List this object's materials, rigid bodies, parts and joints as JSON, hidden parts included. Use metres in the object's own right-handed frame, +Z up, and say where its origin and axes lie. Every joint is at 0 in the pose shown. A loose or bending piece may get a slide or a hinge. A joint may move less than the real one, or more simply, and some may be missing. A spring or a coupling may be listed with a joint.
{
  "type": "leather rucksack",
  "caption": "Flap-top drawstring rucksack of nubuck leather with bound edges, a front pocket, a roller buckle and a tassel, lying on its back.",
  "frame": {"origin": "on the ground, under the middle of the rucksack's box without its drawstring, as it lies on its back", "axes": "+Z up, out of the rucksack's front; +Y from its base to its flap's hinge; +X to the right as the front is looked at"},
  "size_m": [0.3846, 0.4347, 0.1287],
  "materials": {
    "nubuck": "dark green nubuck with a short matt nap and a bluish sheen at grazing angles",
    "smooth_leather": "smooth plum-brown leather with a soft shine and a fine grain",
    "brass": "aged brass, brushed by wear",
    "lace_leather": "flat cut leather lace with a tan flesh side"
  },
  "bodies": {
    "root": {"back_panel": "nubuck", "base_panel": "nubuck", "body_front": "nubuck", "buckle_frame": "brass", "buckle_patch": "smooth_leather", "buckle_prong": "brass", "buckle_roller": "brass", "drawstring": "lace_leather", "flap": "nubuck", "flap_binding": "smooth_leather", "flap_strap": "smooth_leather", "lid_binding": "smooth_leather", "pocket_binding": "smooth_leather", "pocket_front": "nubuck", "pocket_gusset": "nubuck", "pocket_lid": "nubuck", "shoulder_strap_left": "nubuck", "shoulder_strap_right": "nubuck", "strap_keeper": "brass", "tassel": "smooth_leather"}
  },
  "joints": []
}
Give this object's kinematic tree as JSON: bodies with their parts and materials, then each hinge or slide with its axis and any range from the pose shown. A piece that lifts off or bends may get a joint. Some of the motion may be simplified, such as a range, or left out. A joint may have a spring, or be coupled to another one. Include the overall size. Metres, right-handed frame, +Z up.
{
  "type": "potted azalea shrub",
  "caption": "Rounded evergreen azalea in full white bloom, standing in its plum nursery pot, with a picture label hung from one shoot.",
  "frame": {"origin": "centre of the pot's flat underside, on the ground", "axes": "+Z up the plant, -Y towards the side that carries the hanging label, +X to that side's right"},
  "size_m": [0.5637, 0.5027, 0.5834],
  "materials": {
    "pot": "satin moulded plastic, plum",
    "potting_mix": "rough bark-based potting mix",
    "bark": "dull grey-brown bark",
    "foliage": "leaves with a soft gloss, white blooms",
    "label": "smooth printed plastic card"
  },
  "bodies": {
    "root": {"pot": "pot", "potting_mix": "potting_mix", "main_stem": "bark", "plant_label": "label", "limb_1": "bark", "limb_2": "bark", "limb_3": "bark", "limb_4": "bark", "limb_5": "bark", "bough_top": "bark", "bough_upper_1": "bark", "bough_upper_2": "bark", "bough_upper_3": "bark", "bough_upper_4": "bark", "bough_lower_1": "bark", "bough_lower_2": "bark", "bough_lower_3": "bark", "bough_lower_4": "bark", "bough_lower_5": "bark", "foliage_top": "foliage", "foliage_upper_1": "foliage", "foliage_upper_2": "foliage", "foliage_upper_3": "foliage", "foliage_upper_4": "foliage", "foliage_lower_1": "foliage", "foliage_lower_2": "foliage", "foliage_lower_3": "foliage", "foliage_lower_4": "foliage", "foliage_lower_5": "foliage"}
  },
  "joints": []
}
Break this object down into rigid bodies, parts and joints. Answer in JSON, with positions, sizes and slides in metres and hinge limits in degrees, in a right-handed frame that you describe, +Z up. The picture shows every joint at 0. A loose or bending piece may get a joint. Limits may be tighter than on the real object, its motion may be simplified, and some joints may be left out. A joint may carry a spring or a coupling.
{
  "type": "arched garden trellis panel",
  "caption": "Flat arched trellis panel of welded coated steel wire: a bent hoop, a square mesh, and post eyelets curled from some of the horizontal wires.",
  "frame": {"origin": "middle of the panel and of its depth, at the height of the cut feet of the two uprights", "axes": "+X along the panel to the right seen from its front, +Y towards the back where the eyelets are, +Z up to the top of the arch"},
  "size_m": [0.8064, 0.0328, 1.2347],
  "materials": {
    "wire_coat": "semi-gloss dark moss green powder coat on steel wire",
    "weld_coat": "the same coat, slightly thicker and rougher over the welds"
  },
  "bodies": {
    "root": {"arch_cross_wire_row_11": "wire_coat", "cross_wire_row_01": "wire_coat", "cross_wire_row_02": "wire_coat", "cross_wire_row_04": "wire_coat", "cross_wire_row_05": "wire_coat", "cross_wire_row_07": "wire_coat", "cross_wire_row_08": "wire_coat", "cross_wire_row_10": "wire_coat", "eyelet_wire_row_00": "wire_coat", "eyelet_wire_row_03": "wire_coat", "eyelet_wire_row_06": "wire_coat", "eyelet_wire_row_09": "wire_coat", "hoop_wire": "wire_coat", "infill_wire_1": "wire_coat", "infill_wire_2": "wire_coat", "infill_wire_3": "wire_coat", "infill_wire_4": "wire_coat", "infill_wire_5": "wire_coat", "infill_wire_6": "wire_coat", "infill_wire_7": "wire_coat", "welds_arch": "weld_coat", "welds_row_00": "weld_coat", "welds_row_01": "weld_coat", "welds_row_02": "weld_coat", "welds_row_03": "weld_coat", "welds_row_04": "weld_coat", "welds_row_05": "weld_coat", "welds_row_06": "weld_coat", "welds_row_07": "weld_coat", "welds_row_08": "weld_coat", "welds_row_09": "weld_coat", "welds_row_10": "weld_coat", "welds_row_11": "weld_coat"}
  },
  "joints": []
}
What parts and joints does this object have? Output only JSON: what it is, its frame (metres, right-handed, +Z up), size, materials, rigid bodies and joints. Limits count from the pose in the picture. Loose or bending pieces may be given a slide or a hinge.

▸ TASK REQUIREMENTS
Copy out each line above, character for character.

▸ FINISHED TASK
List this object's materials, rigid bodies, parts and joints as JSON, hidden parts included. Use metres in the object's own right-handed frame, +Z up, and say where its origin and axes lie. Every joint is at 0 in the pose shown. A loose or bending piece may get a slide or a hinge. A joint may move less than the real one, or more simply, and some may be missing. A spring or a coupling may be listed with a joint.
{
  "type": "leather rucksack",
  "caption": "Flap-top drawstring rucksack of nubuck leather with bound edges, a front pocket, a roller buckle and a tassel, lying on its back.",
  "frame": {"origin": "on the ground, under the middle of the rucksack's box without its drawstring, as it lies on its back", "axes": "+Z up, out of the rucksack's front; +Y from its base to its flap's hinge; +X to the right as the front is looked at"},
  "size_m": [0.3846, 0.4347, 0.1287],
  "materials": {
    "nubuck": "dark green nubuck with a short matt nap and a bluish sheen at grazing angles",
    "smooth_leather": "smooth plum-brown leather with a soft shine and a fine grain",
    "brass": "aged brass, brushed by wear",
    "lace_leather": "flat cut leather lace with a tan flesh side"
  },
  "bodies": {
    "root": {"back_panel": "nubuck", "base_panel": "nubuck", "body_front": "nubuck", "buckle_frame": "brass", "buckle_patch": "smooth_leather", "buckle_prong": "brass", "buckle_roller": "brass", "drawstring": "lace_leather", "flap": "nubuck", "flap_binding": "smooth_leather", "flap_strap": "smooth_leather", "lid_binding": "smooth_leather", "pocket_binding": "smooth_leather", "pocket_front": "nubuck", "pocket_gusset": "nubuck", "pocket_lid": "nubuck", "shoulder_strap_left": "nubuck", "shoulder_strap_right": "nubuck", "strap_keeper": "brass", "tassel": "smooth_leather"}
  },
  "joints": []
}
Give this object's kinematic tree as JSON: bodies with their parts and materials, then each hinge or slide with its axis and any range from the pose shown. A piece that lifts off or bends may get a joint. Some of the motion may be simplified, such as a range, or left out. A joint may have a spring, or be coupled to another one. Include the overall size. Metres, right-handed frame, +Z up.
{
  "type": "potted azalea shrub",
  "caption": "Rounded evergreen azalea in full white bloom, standing in its plum nursery pot, with a picture label hung from one shoot.",
  "frame": {"origin": "centre of the pot's flat underside, on the ground", "axes": "+Z up the plant, -Y towards the side that carries the hanging label, +X to that side's right"},
  "size_m": [0.5637, 0.5027, 0.5834],
  "materials": {
    "pot": "satin moulded plastic, plum",
    "potting_mix": "rough bark-based potting mix",
    "bark": "dull grey-brown bark",
    "foliage": "leaves with a soft gloss, white blooms",
    "label": "smooth printed plastic card"
  },
  "bodies": {
    "root": {"pot": "pot", "potting_mix": "potting_mix", "main_stem": "bark", "plant_label": "label", "limb_1": "bark", "limb_2": "bark", "limb_3": "bark", "limb_4": "bark", "limb_5": "bark", "bough_top": "bark", "bough_upper_1": "bark", "bough_upper_2": "bark", "bough_upper_3": "bark", "bough_upper_4": "bark", "bough_lower_1": "bark", "bough_lower_2": "bark", "bough_lower_3": "bark", "bough_lower_4": "bark", "bough_lower_5": "bark", "foliage_top": "foliage", "foliage_upper_1": "foliage", "foliage_upper_2": "foliage", "foliage_upper_3": "foliage", "foliage_upper_4": "foliage", "foliage_lower_1": "foliage", "foliage_lower_2": "foliage", "foliage_lower_3": "foliage", "foliage_lower_4": "foliage", "foliage_lower_5": "foliage"}
  },
  "joints": []
}
Break this object down into rigid bodies, parts and joints. Answer in JSON, with positions, sizes and slides in metres and hinge limits in degrees, in a right-handed frame that you describe, +Z up. The picture shows every joint at 0. A loose or bending piece may get a joint. Limits may be tighter than on the real object, its motion may be simplified, and some joints may be left out. A joint may carry a spring or a coupling.
{
  "type": "arched garden trellis panel",
  "caption": "Flat arched trellis panel of welded coated steel wire: a bent hoop, a square mesh, and post eyelets curled from some of the horizontal wires.",
  "frame": {"origin": "middle of the panel and of its depth, at the height of the cut feet of the two uprights", "axes": "+X along the panel to the right seen from its front, +Y towards the back where the eyelets are, +Z up to the top of the arch"},
  "size_m": [0.8064, 0.0328, 1.2347],
  "materials": {
    "wire_coat": "semi-gloss dark moss green powder coat on steel wire",
    "weld_coat": "the same coat, slightly thicker and rougher over the welds"
  },
  "bodies": {
    "root": {"arch_cross_wire_row_11": "wire_coat", "cross_wire_row_01": "wire_coat", "cross_wire_row_02": "wire_coat", "cross_wire_row_04": "wire_coat", "cross_wire_row_05": "wire_coat", "cross_wire_row_07": "wire_coat", "cross_wire_row_08": "wire_coat", "cross_wire_row_10": "wire_coat", "eyelet_wire_row_00": "wire_coat", "eyelet_wire_row_03": "wire_coat", "eyelet_wire_row_06": "wire_coat", "eyelet_wire_row_09": "wire_coat", "hoop_wire": "wire_coat", "infill_wire_1": "wire_coat", "infill_wire_2": "wire_coat", "infill_wire_3": "wire_coat", "infill_wire_4": "wire_coat", "infill_wire_5": "wire_coat", "infill_wire_6": "wire_coat", "infill_wire_7": "wire_coat", "welds_arch": "weld_coat", "welds_row_00": "weld_coat", "welds_row_01": "weld_coat", "welds_row_02": "weld_coat", "welds_row_03": "weld_coat", "welds_row_04": "weld_coat", "welds_row_05": "weld_coat", "welds_row_06": "weld_coat", "welds_row_07": "weld_coat", "welds_row_08": "weld_coat", "welds_row_09": "weld_coat", "welds_row_10": "weld_coat", "welds_row_11": "weld_coat"}
  },
  "joints": []
}
What parts and joints does this object have? Output only JSON: what it is, its frame (metres, right-handed, +Z up), size, materials, rigid bodies and joints. Limits count from the pose in the picture. Loose or bending pieces may be given a slide or a hinge.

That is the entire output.